#### Work required:
Transcribe only the lines of the listing below from the one holding "rim = [(row.half_width, -row.down)" through the one holding "from mathutils import Matrix, Vector", inclusive, without any change.

#### Data lines:
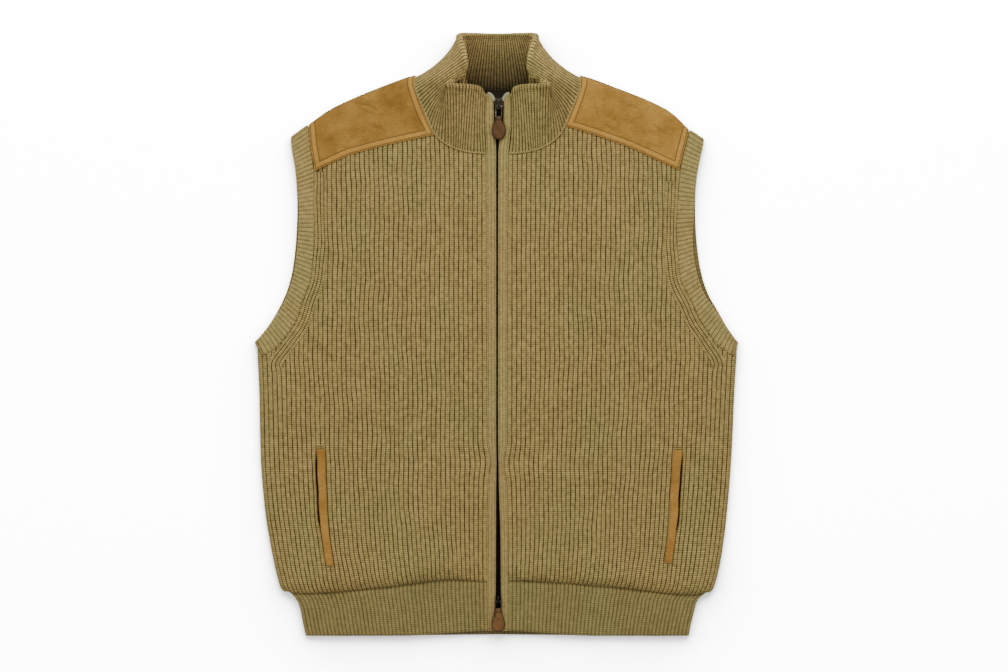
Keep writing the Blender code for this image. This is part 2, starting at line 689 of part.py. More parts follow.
for side, name in SIDE_NAMES.items():
    seam = band_line(side, "seam")
    length = sum((after - before).length for before, after in zip(seam, seam[1:]))
    ribs = round(length / BAND_PITCH)
    back_start = length + BAND_FOLD
    underarm_fold = even_steps(-BAND_FOLD, 0, FOLD_STEPS)
    shoulder_fold = even_steps(length, back_start, FOLD_STEPS)
    back_run = even_steps(back_start, back_start + length - SEAM_GAP, BACK_STEPS)
    plain_run = shoulder_fold[1:] + back_run[1:]
    face = [(x, BAND_WALL) for x in underarm_fold[:-1]]
    face += rib_columns(0, length, ribs, BAND_WALL, BAND_RELIEF)
    face += [(x, BAND_WALL) for x in plain_run]
    under = [(x, 0.0) for x in underarm_fold[:-1] + even_steps(0, length, ribs // 2) + plain_run]
    band = add_object(f"armhole_band_{name}", make_slab(face, under, BAND_ACROSS), vest)
    lay(band, band_place(side, length))
    finish(band, RIB, smooth=False)


# Hem band: ribs run down from the hem seam, the front in two halves and the back in one
def hem_foot(x):
    """The front hem's lower edge."""
    share = ease(abs(x - COLLAR_MIDDLE_X) / HEM_LIFT_WIDTH)
    return HEM_FOOT_ZIP + (HEM_FOOT_SIDE - HEM_FOOT_ZIP) * share


def hem_place(side):
    def place(across, down, z):
        """across runs from the zip to the side edge, down from the seam to the lower edge."""
        inner = placket_outer[side](HEM_MIDDLE_Y) + side * SEAM_GAP
        seam_end = hem_side_x[side](HEM_SIDES[0].y)
        x = inner + (seam_end - inner) * across
        top = hem_seam_y(x) - SEAM_GAP / 2
        y = top + (hem_foot(x) - top) * down
        inner = placket_outer[side](y) + side * SEAM_GAP
        x = inner + (hem_side_x[side](y) - inner) * across
        rounded = z * (0.6 if down > 0.99 and z > 1 else 1.0)
        return x, y, FRONT_FLOOR + rounded
    return place


HEM_DOWN = (0.0, 0.5, 0.93, 1.0)
HEM_MIDDLE_Y = -345.0
for side, name in SIDE_NAMES.items():
    width = abs(hem_side_x[side](HEM_MIDDLE_Y) - placket_outer[side](HEM_MIDDLE_Y))
    ribs = round(width / HEM_PITCH)
    slab = make_slab(rib_columns(0, 1, ribs, HEM_WALL, HEM_RELIEF),
                     [(x, 0.0) for x in even_steps(0, 1, ribs // 2)], HEM_DOWN)
    hem = add_object(f"hem_front_{name}", slab, vest)
    lay(hem, hem_place(side))
    finish(hem, RIB, smooth=False)

top_corners = HEM_SIDES[0]
hem_back_outline = [(x, hem_seam_y(x) - SEAM_GAP / 2)
                    for x in even_steps(top_corners.right, top_corners.left, 24)]
side_rows = [row.y for row in HEM_SIDES[1:-1]]
hem_back_outline += [(hem_side_x[LEFT](y), y) for y in side_rows]
HEM_BACK_FOOT = ((240.5, -376.5), (200, -377.5), (100, -376.5), (0, -375.5), (-100, -376.5), (-200, -377.5),
                 (-238.5, -376.5))
hem_back_outline += list(HEM_BACK_FOOT)
hem_back_outline += [(hem_side_x[RIGHT](y), y) for y in reversed(side_rows)]
hem_back = add_object("hem_back", outline_plate(hem_back_outline, 0, BACK_WALL), vest)
lay(hem_back, lambda x, y, z: (x, y, z))
finish(hem_back, RIB)


# Collar piece: ribs outside on its front and sides, and inside on the back, where they show
FOLD_STATION = 6.5  # the collar turns over onto the floor here
fold_reach = station_reach[int(FOLD_STATION * STATION_STEPS)]
pitch = COLLAR_LENGTH / COLLAR_RIBS
front_ribs = round(fold_reach / pitch)
back_reach = COLLAR_LENGTH - fold_reach
back_ribs = COLLAR_RIBS - 2 * front_ribs
half_wall = COLLAR_WALL / 2


def collar_face(crest, ribbed_front):
    """One face's profile: ribs on the stretch that shows, plain on the other."""
    front_relief, back_relief = (crest, 0.0) if ribbed_front else (0.0, crest)
    front_count = front_ribs if ribbed_front else front_ribs // 3
    back_count = back_ribs // 2 if ribbed_front else back_ribs
    face = rib_columns(0, fold_reach, front_count, half_wall, front_relief)[:-1]
    face += rib_columns(fold_reach, back_reach, back_count, half_wall, back_relief)
    face += rib_columns(back_reach, COLLAR_LENGTH, front_count, half_wall, front_relief)[1:]
    return face


COLLAR_UP = (0.0, 0.3, 0.62, 0.95, 1.0)
outer = collar_face(COLLAR_RELIEF * 2, True)
inner = [(x, -z) for x, z in collar_face(COLLAR_RELIEF * 2, False)]
collar = add_object("collar", make_slab(outer, inner, COLLAR_UP), vest)
lay(collar, collar_place)
finish(collar, RIB, smooth=False)


# Zip sliders: a rounded body with a bridge, through which the pull's ring turns
def add_box(bm, middle, size):
    bmesh.ops.create_cube(bm, size=1.0, matrix=Matrix.Translation(middle) @ Matrix.Diagonal((*size, 1.0)))


def slope_at(slider):
    half = slider.length / 2
    return math.atan((zip_rise(slider.y + half) - zip_rise(slider.y - half)) / slider.length)


seats = {}
for name, slider in SLIDERS.items():
    seat = bpy.data.objects.new(f"slider_{name}_seat", None)
    vest.objects.link(seat)
    tape_top = FRONT_FLOOR + zip_rise(slider.y) + TAPE_THICK
    seat.location = Vector((slider.x, slider.y, tape_top)) * MM
    seat.rotation_euler = (slope_at(slider), 0, 0)
    seats[name] = seat
    bm = bmesh.new()
    add_box(bm, (0, 0, SEAM_GAP + slider.height / 2), (slider.width, slider.length, slider.height))
    upright = [edge for edge in bm.edges if abs((edge.verts[0].co - edge.verts[1].co).z) > 1]
    bmesh.ops.bevel(bm, geom=upright, offset=slider.width * 0.3, segments=3, profile=0.5, affect="EDGES")
    body = add_object(f"slider_{name}", bm, vest)
    top = SEAM_GAP + slider.height
    reach = top + BRIDGE_CLEAR + BRIDGE_THICK
    foot = top - 0.6
    end = slider.length * 0.4
    arch = [(-end, foot), (-end, reach), (end, reach), (end, foot),
            (end - BRIDGE_THICK, foot), (end - BRIDGE_THICK, reach - BRIDGE_THICK),
            (-end + BRIDGE_THICK, reach - BRIDGE_THICK), (-end + BRIDGE_THICK, foot)]
    bridge = bmesh.new()
    face = bridge.faces.new([bridge.verts.new((-BRIDGE_WIDTH / 2, y, z)) for y, z in arch])
    drawn = bmesh.ops.extrude_face_region(bridge, geom=[face])["geom"]
    bmesh.ops.translate(bridge, vec=(BRIDGE_WIDTH, 0, 0),
                        verts=[item for item in drawn if isinstance(item, bmesh.types.BMVert)])
    bmesh.ops.recalc_face_normals(bridge, faces=bridge.faces)
    shape_by(body, bridge, "UNION")
    lay(body, lambda x, y, z: (x, y, z))
    body.parent = seat
    finish(body, METAL)

# Pulls: a wire ring through the bridge and a leather tab, turning about the ring's upper bar
for name, slider in SLIDERS.items():
    mount = bpy.data.objects.new(f"pull_{name}_hinge", None)
    vest.objects.link(mount)
    mount.parent = seats[name]
    mount.location = Vector((0, -slider.length * 0.4 + BRIDGE_THICK + RING_WIRE / 2 + 0.35,
                             SEAM_GAP + slider.height + BRIDGE_CLEAR / 2)) * MM
    mount.rotation_euler = (math.radians(slider.pull_tilt) - slope_at(slider), 0, 0)
    ring_curve = bpy.data.curves.new(f"pull_{name}_ring", "CURVE")
    ring_curve.dimensions = "3D"
    ring_curve.bevel_depth = RING_WIRE / 2 * MM
    ring_curve.bevel_resolution = 2
    loop = ring_curve.splines.new("POLY")
    half = RING_WIDTH / 2
    corners = ((-half, 0.0), (half, 0.0), (half + 0.4, -0.6), (half + 0.4, -RING_LENGTH + 1.2),
               (half - 1.0, -RING_LENGTH), (-half + 1.0, -RING_LENGTH), (-half - 0.4, -RING_LENGTH + 1.2),
               (-half - 0.4, -0.6))
    loop.points.add(len(corners) - 1)
    for point, (x, y) in zip(loop.points, corners):
        point.co = (x * MM, y * MM, 0, 1)
    loop.use_cyclic_u = True
    ring = bpy.data.objects.new(f"pull_{name}_ring", ring_curve)
    vest.objects.link(ring)
    ring.parent = mount
    ring_curve.materials.append(METAL)

    rim = [(row.half_width, -row.down) for row in TAB]
    rim += [(-row.half_width, -row.down) for row in reversed(TAB)]
    tab_bm = outline_plate(rim, -TAB_THICK / 2, TAB_THICK / 2)
    bmesh.ops.translate(tab_bm, vec=(0, -RING_LENGTH - RING_WIRE / 2 - SEAM_GAP, 0), verts=tab_bm.verts)
    bmesh.ops.scale(tab_bm, vec=(MM, MM, MM), verts=tab_bm.verts)
    tab = add_object(f"pull_{name}_tab", tab_bm, vest)
    tab.parent = mount
    finish(tab, LEATHER)
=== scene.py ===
"""Looks of a sleeveless full-zip vest in chunky rib knit, laid flat on its back.

Each cloth piece is knitted or cut flat, in millimetres, as the maker's pattern has it, and then laid in
its place in the vest. +Y runs from the hem to the neck and +X is the wearer's left.
"""

import math
from collections import namedtuple
from functools import partial

import bmesh
import bpy
import numpy as np
from mathutils import Matrix, Vector


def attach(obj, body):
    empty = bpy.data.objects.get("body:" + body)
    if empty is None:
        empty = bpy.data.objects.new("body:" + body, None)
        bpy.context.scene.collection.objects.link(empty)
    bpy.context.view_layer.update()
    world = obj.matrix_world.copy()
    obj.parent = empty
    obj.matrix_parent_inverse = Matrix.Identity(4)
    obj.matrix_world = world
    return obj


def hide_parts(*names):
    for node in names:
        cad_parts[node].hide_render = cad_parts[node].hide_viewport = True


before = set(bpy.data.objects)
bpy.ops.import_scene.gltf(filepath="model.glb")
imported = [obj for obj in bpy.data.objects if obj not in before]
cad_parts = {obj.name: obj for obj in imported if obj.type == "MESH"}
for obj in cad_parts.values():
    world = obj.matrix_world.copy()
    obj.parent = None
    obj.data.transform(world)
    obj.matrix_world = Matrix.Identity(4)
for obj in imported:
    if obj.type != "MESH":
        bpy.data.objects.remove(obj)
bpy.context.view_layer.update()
MM = 0.001

# Studio: a pale paper floor seen from straight above, with a large soft light over the neck end and
# weaker ones round the sides, so that a faint shadow falls below the hem, deepened by a painted shadow.


def put(name, data):
    item = bpy.data.objects.new(name, data)
    bpy.context.scene.collection.objects.link(item)
    return item


def plug(socket, value):
    """Links a wire to a node's input, or sets the input to a number or colour."""
    if isinstance(value, Wire):
        socket.id_data.links.new(value.socket, socket)
    elif value is not None:
        socket.default_value = (*value, 1) if socket.type == "RGBA" else value


def add_node(tree, kind, values=(), out=0, **settings):
    """A shader node with its inputs set or linked in order; gives the output that is asked for."""
    node = tree.nodes.new(f"ShaderNode{kind}")
    for key, value in settings.items():
        setattr(node, key, value)
    for socket, value in zip(node.inputs, values):
        plug(socket, value)
    return Wire(node.outputs[out])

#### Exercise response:
    rim = [(row.half_width, -row.down) for row in TAB]
    rim += [(-row.half_width, -row.down) for row in reversed(TAB)]
    tab_bm = outline_plate(rim, -TAB_THICK / 2, TAB_THICK / 2)
    bmesh.ops.translate(tab_bm, vec=(0, -RING_LENGTH - RING_WIRE / 2 - SEAM_GAP, 0), verts=tab_bm.verts)
    bmesh.ops.scale(tab_bm, vec=(MM, MM, MM), verts=tab_bm.verts)
    tab = add_object(f"pull_{name}_tab", tab_bm, vest)
    tab.parent = mount
    finish(tab, LEATHER)
=== scene.py ===
"""Looks of a sleeveless full-zip vest in chunky rib knit, laid flat on its back.

Each cloth piece is knitted or cut flat, in millimetres, as the maker's pattern has it, and then laid in
its place in the vest. +Y runs from the hem to the neck and +X is the wearer's left.
"""

import math
from collections import namedtuple
from functools import partial

import bmesh
import bpy
import numpy as np
from mathutils import Matrix, Vector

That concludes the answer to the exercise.